Vietnam never missed an opportunity to protest against China’s illegal activities that infringe Vietnam’s territorial sovereignty, sovereign rights and jurisdiction in the area. Since 2004, China has, on several occasions, intruded this area to conduct 2D and 3D seismic surveys. In all these intrusions, Vietnam always sent law enforcement authorities to protests China’s activities and to protect Vietnam’s rights. Vietnam always communicates with the Chinese through the diplomatic channel and sent diplomatic notes to resolutely protest China’s infringements. Since 2004, Vietnamese Deputy Minister of Foreign Affairs met with Chinese Ambassador to Vietnam in Hanoi at least three times regarding this matter.

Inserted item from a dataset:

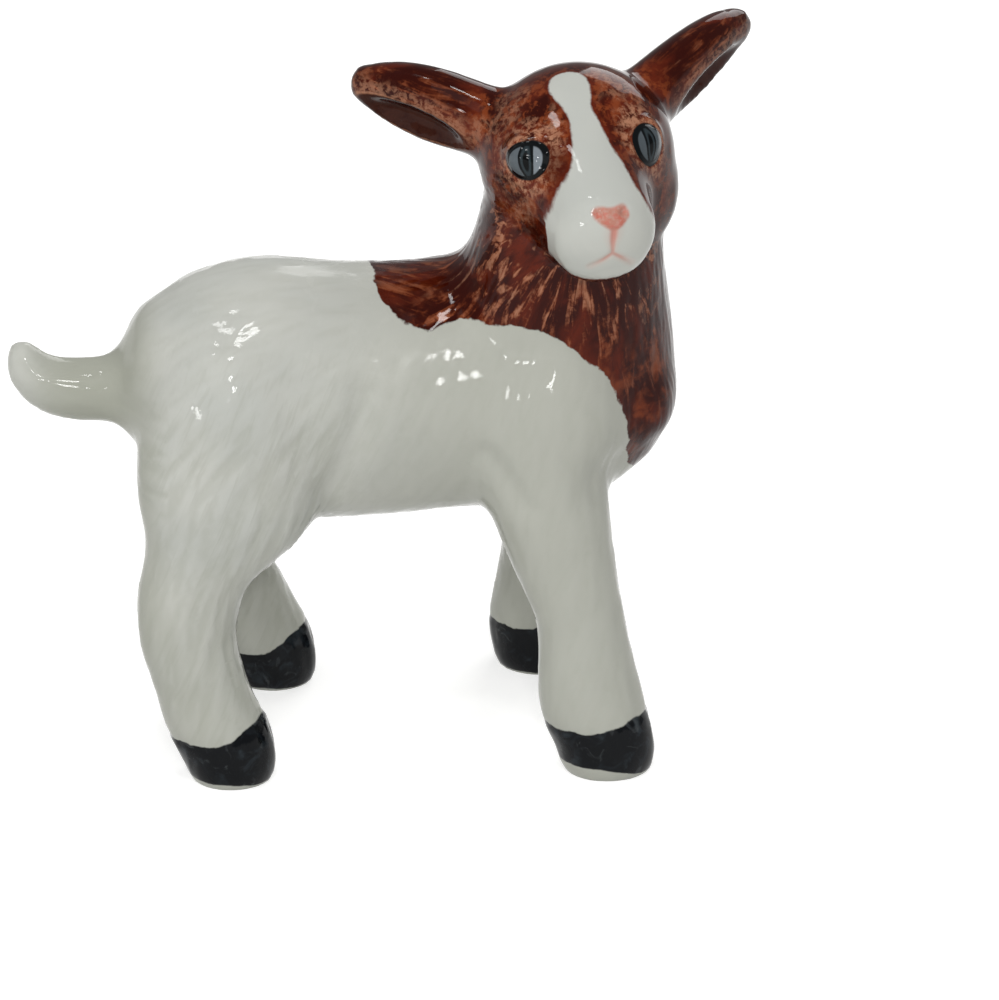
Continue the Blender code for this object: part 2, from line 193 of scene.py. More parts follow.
# Soft creases on both flanks, forward and up, with their depth and half width
creases = [
    ([(-1.0, 24.4), (-1.7, 21.6), (-2.9, 18.2)], 0.42, 1.0),      # between the thigh and the belly
    ([(6.2, 20.5), (7.2, 19.3), (8.5, 17.5)], 0.25, 0.75),        # behind the elbow
]
chestFold = {"height": 18.9, "halfWidth": 1.6, "depth": 0.45}     # across the front, above the fore legs
skin = {
    "bodyGrain": 0.5, "bodySoftening": 16,
    "headGrain": 0.35, "headSoftening": 7,
    "grain": 0.34, "softening": 4,
    "napeSoftening": 14,
    "foldSoftening": 20,                          # where the muzzle meets the cheeks
    # the finer zones, how far they reach past their edge, and how often they are softened
    "coatMargin": 0.3, "coatSoftening": 3,
    "earSoftening": 5,
    "eyeMargin": 2.1, "faceSoftening": 2,
    "blazeMargin": 0.33, "blazeSoftening": 1,
}
# Combed hair in the clay: how far apart strokes start, their length, half width and depth
combs = {
    "body": {"seed": 4, "apart": 0.95, "length": 3.6, "halfWidth": 0.36, "depth": 0.075},
    "thigh": {"seed": 6, "apart": 1.0, "length": 4.6, "halfWidth": 0.42, "depth": 0.15},
    "coat": {"seed": 9, "apart": 0.8, "length": 3.0, "halfWidth": 0.27, "depth": 0.045},
    "cheek": {"seed": 5, "apart": 0.75, "length": 1.5, "halfWidth": 0.2, "depth": 0.06},
}
strokeStep = 0.24                                 # a stroke is pressed in at points this far apart
fullGroove = 0.12                                 # depth that the paint takes for a full groove
brush = {"around": 9.0, "outwards": 0.26}         # how the coat's strokes are drawn out


def curveThrough(corners, steps):
    # a smooth curve from the second corner to the last but one
    made = []
    for a, b, c, d in zip(corners, corners[1:], corners[2:], corners[3:]):
        for step in range(steps):
            t = step / steps
            made.append(tuple(
                0.5 * (2 * q + (r - p) * t + (2 * p - 5 * q + 4 * r - s) * t ** 2
                       + (3 * q - p - 3 * r + s) * t ** 3)
                for p, q, r, s in zip(a, b, c, d)))
    return made


def smoothStations(stations, steps=5):
    # more stations, on a smooth curve through the given ones
    return curveThrough([stations[0]] + stations + [stations[-1]], steps) + [stations[-1]]


def roundedOutline(outline, steps=4):
    # a smooth closed curve through an outline's corners
    return curveThrough(outline[-1:] + outline + outline[:2], steps)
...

In the most recent incident in 2010, when China sent the MV Western Spirit to conduct 3D survey is the area, the spokesperson of Vietnam’s Ministry of Foreign Affairs, on August 5, 2010, publicly protested against China and solemnly requested China to immediately stop the activities. China had to respond to this protest on August 7, 2010.

Therefore, China’s claim that it has “an unshakable legal basis for the sovereignty of the Xisha Islands” is not true. And since the islands do not belong to China, any statements and actions to reinforce China’s claim is a clear violation of international law.

The oil-rig incident is yet another reminder to China that mightiness does not bring rightness, it is the other way around.